Annäherungen an einen Ort. Am Freitagabend, pünktlich um 20 Uhr, setzt sich der Bus vom Hauptbahnhof aus in Bewegung. Das Schauspielhaus hat zu einer ungewöhnlichen Premiere der Performance Glücklich ist, wer vergißt, was doch nicht zu ändern ist eingeladen. Eine Inszenierung mit Texten unter anderem von Samuel Beckett, Rainald Goetz, Marquis de Sade, Ernst Jünger und Carl Schmitt. Das Ziel der Fahrt: der Schießstand Höltigbaum. Dort, zwischen Wällen und Befestigungen, soll Spurensuche betrieben werden. Denn Höltigbaum, bis zum Februar dieses Jahres Übungsanlage der Bundeswehr und nun aus Kostengründen aufgegeben, ist nicht nur ein Platz des symbolischen Todes.

Im Herbst 1944 spürten viele, daß der Krieg verloren war, die Klügeren zogen daraus die Konsequenzen, die Böseren bestraften sie dafür. Wehrkraftzersetzung, schuldig im Sinne der Anklage, Tod durch Erschießen – bis zu zehn Mal pro Tag wurde in der benachbarten Graf-Goltz-Kaserne dieses Urteil gefällt und auf dem Schießstand Höltigbaum vollstreckt.

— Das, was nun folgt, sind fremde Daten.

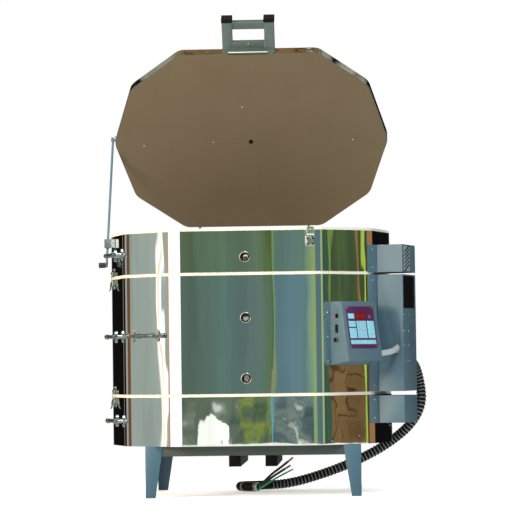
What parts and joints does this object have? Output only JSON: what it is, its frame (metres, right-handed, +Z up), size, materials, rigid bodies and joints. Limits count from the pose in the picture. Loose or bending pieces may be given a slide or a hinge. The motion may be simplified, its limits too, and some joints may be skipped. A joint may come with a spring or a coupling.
{
  "type": "kiln",
  "caption": "Oval top-loading electric kiln: firebrick chamber in stainless jackets on a stand, hinged lid propped open by a brace, wedge controller, wiring boxes and a loose power conduit",
  "frame": {"origin": "on the floor under the middle of the box round the whole kiln, its loose cords apart", "axes": "+Z up, the front with the peepholes faces -Y, the controller is on the +X side"},
  "size_m": [1.268, 0.9234, 1.8821],
  "materials": {
    "firebrick": "matte porous brick",
    "lid_brick": "matte coated brick",
    "stainless": "polished",
    "slate_paint": "satin",
    "dark_paint": "satin",
    "zinc_steel": "plated",
    "element_wire": "oxidised",
    "silver_conduit": "satin",
    "black_plastic": "matte",
    "black_insulation": "satin",
    "green_insulation": "satin",
    "copper": "bright",
    "grip_rubber": "matte",
    "keypad_plastic": "satin",
    "board": "matte",
    "white_ceramic": "glazed",
    "fuse_red": "gloss"
  },
  "bodies": {
    "kiln_body": {"stand_legs": "slate_paint", "stand_rails": "slate_paint", "cross_channels": "dark_paint", "floor_slab": "firebrick", "bottom_bricks": "firebrick", "middle_bricks": "firebrick", "top_bricks": "firebrick", "peephole_bricks": "firebrick", "bottom_jacket": "stainless", "middle_jacket": "stainless", "top_jacket": "stainless", "heating_elements": "element_wire", "thermocouple": "white_ceramic", "handle_grips": "zinc_steel", "handle_saddles": "zinc_steel", "latch_mounts": "zinc_steel", "hasp_leaf": "zinc_steel", "top_box": "slate_paint", "middle_box": "slate_paint", "bottom_box": "slate_paint", "relays": "black_plastic", "terminal_block": "white_ceramic", "controller_case": "slate_paint", "keypad_plate": "keypad_plastic", "circuit_board": "board", "switch_bezel": "black_plastic", "fuse_cap": "fuse_red", "data_port": "black_plastic", "link_conduit": "silver_conduit", "link_rings": "zinc_steel", "power_gland": "black_plastic", "power_conduit": "black_plastic", "wires_black": "black_insulation", "wire_green": "green_insulation", "copper_tips": "copper", "hinge_brackets": "slate_paint", "hinge_rod": "zinc_steel", "guide_bracket": "zinc_steel"},
    "lid": {"lid_slab": "lid_brick", "lid_band": "stainless", "lid_arms": "slate_paint", "arm_caps": "black_plastic", "handle_tray": "slate_paint", "edge_plate": "slate_paint", "lid_straps": "slate_paint", "hasp_catch": "zinc_steel", "brace_stud": "zinc_steel"},
    "brace": {"brace_bar": "slate_paint", "brace_grip": "grip_rubber"},
    "guide": {"guide_block": "zinc_steel"},
    "hasp": {"hasp_strap": "zinc_steel"},
    "rocker": {"power_rocker": "black_plastic"},
    "lever_left_upper": {"latch_lever_left_upper": "zinc_steel"},
    "bail_left_upper": {"latch_bail_left_upper": "zinc_steel"},
    "lever_left_lower": {"latch_lever_left_lower": "zinc_steel"},
    "bail_left_lower": {"latch_bail_left_lower": "zinc_steel"},
    "lever_right_upper": {"latch_lever_right_upper": "zinc_steel"},
    "bail_right_upper": {"latch_bail_right_upper": "zinc_steel"},
    "lever_right_lower": {"latch_lever_right_lower": "zinc_steel"},
    "bail_right_lower": {"latch_bail_right_lower": "zinc_steel"}
  },
  "joints": [
    {"name": "lid_hinge", "type": "hinge", "parent": "kiln_body", "child": "lid", "pos_m": [-0.02609, 0.40402, 1.02015], "axis": [1, 0, 0], "range_deg": [0, 62]},
    {"name": "brace_pivot", "type": "hinge", "parent": "lid", "child": "brace", "pos_m": [-0.58409, 0.24075, 1.41242], "axis": [1, 0, 0], "range_deg": [-31, 0]},
    {"name": "guide_swivel", "type": "hinge", "parent": "kiln_body", "child": "guide", "pos_m": [-0.58409, -0.01898, 0.98015], "axis": [1, 0, 0], "range_deg": [0, 31]},
    {"name": "latch_left_upper", "type": "hinge", "parent": "kiln_body", "child": "lever_left_upper", "pos_m": [-0.56279, -0.08024, 0.8207], "axis": [-0.309, 0.9511, 0], "range_deg": [0, 120]},
    {"name": "bail_left_upper", "type": "hinge", "parent": "lever_left_upper", "child": "bail_left_upper", "pos_m": [-0.56279, -0.08024, 0.8117], "axis": [-0.309, 0.9511, 0], "range_deg": [-120, 0]},
    {"name": "latch_left_lower", "type": "hinge", "parent": "kiln_body", "child": "lever_left_lower", "pos_m": [-0.56279, -0.08024, 0.3635], "axis": [-0.309, 0.9511, 0], "range_deg": [0, 120]},
    {"name": "bail_left_lower", "type": "hinge", "parent": "lever_left_lower", "child": "bail_left_lower", "pos_m": [-0.56279, -0.08024, 0.3545], "axis": [-0.309, 0.9511, 0], "range_deg": [-120, 0]},
    {"name": "latch_right_upper", "type": "hinge", "parent": "kiln_body", "child": "lever_right_upper", "pos_m": [0.47353, 0.1564, 0.8207], "axis": [0.309, -0.9511, 0], "range_deg": [0, 120]},
    {"name": "bail_right_upper", "type": "hinge", "parent": "lever_right_upper", "child": "bail_right_upper", "pos_m": [0.47353, 0.1564, 0.8117], "axis": [0.309, -0.9511, 0], "range_deg": [-120, 0]},
    {"name": "latch_right_lower", "type": "hinge", "parent": "kiln_body", "child": "lever_right_lower", "pos_m": [0.47353, 0.1564, 0.3635], "axis": [0.309, -0.9511, 0], "range_deg": [0, 120]},
    {"name": "bail_right_lower", "type": "hinge", "parent": "lever_right_lower", "child": "bail_right_lower", "pos_m": [0.47353, 0.1564, 0.3545], "axis": [0.309, -0.9511, 0], "range_deg": [-120, 0]},
    {"name": "hasp_hinge", "type": "hinge", "parent": "kiln_body", "child": "hasp", "pos_m": [0.21591, -0.39818, 0.98415], "axis": [1, 0, 0], "range_deg": [0, 160]},
    {"name": "rocker_hinge", "type": "hinge", "parent": "kiln_body", "child": "rocker", "pos_m": [0.31318, -0.39988, 0.63], "axis": [0.5878, -0.809, 0], "range_deg": [0, 18]}
  ],
  "couplings": [
    {"joint": "brace_pivot", "follows": "lid_hinge", "ratio": -0.5},
    {"joint": "guide_swivel", "follows": "lid_hinge", "ratio": 0.5},
    {"joint": "bail_left_upper", "follows": "latch_left_upper", "ratio": -1},
    {"joint": "bail_left_lower", "follows": "latch_left_lower", "ratio": -1},
    {"joint": "bail_right_upper", "follows": "latch_right_upper", "ratio": -1},
    {"joint": "bail_right_lower", "follows": "latch_right_lower", "ratio": -1}
  ]
}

Plötzlich, ganz plötzlich pflanzt sich die Angst durch die Menge. Das Gefühl, in die Falle gelockt worden zu sein. Die 80 Besucher, die als Premierenpublikum das Gelände bevölkern, tragen durchsichtige Pellerinen, die am Eingang verteilt wurden. Es uniformiert sie, wie Soldaten oder wie Lagerhäftlinge. Vor einem Augenblick noch haben sie Kaffee getrunken, als die Falltüren in rascher Folge über ihnen zuschlagen. Eine unangenehme Empfindung, etwa zweieinhalb Meter unter der Erde, in einer Art Bunkergang, dichtgedrängt. Jetzt bloß keine klaustrophobische Anwandlung. Doch schon öffnet sich die Tür, die Menschen strömen nach draußen, war gar nicht so schlimm. Der Blick fällt auf ein Graffiti. Unter einem Hebel steht: „Direktleitung nach Bagdad.“

Paul Wolff-Plottegg sitzt in einem schweren Ledersessel. Ein Kassettenrekorder quäkt. Um ihn herum stehen weiße Holzkreuze, Kriegsgräber mit der Inschrift: „Wer auf dem Ehrenfeld der Pflicht gefallen ist wie Du geht nicht von uns. Tot sind nur die, die Deutschland nicht gedient.“ Überfrachtete Symbolik, die verstellt und nicht offenlegt.

Im Kopf bleiben Bilder, ein blauer Kinderwagen, der sich auf dem Schießstand gegen den dunklen Himmel abzeichnet und schließlich herunterstürzt: verlorene Kindheit einer ganzen Generation. Eine Limousine, die aus der Dunkelheit auftaucht. Der Schauspieler Josef Ostendorf entsteigt ihr und stimmt jenes Lied aus der Operette Die Fledermaus an, das dieser Inszenierung auch den Namen gab: „Glücklich ist, wer vergißt...“. Schöne Bilder, die dennoch kein Gefühl von der unbarmherzigen Kälte vermitteln, vom Leben und vor allem vom Sterben auf dem Schießstand Höltigbaum.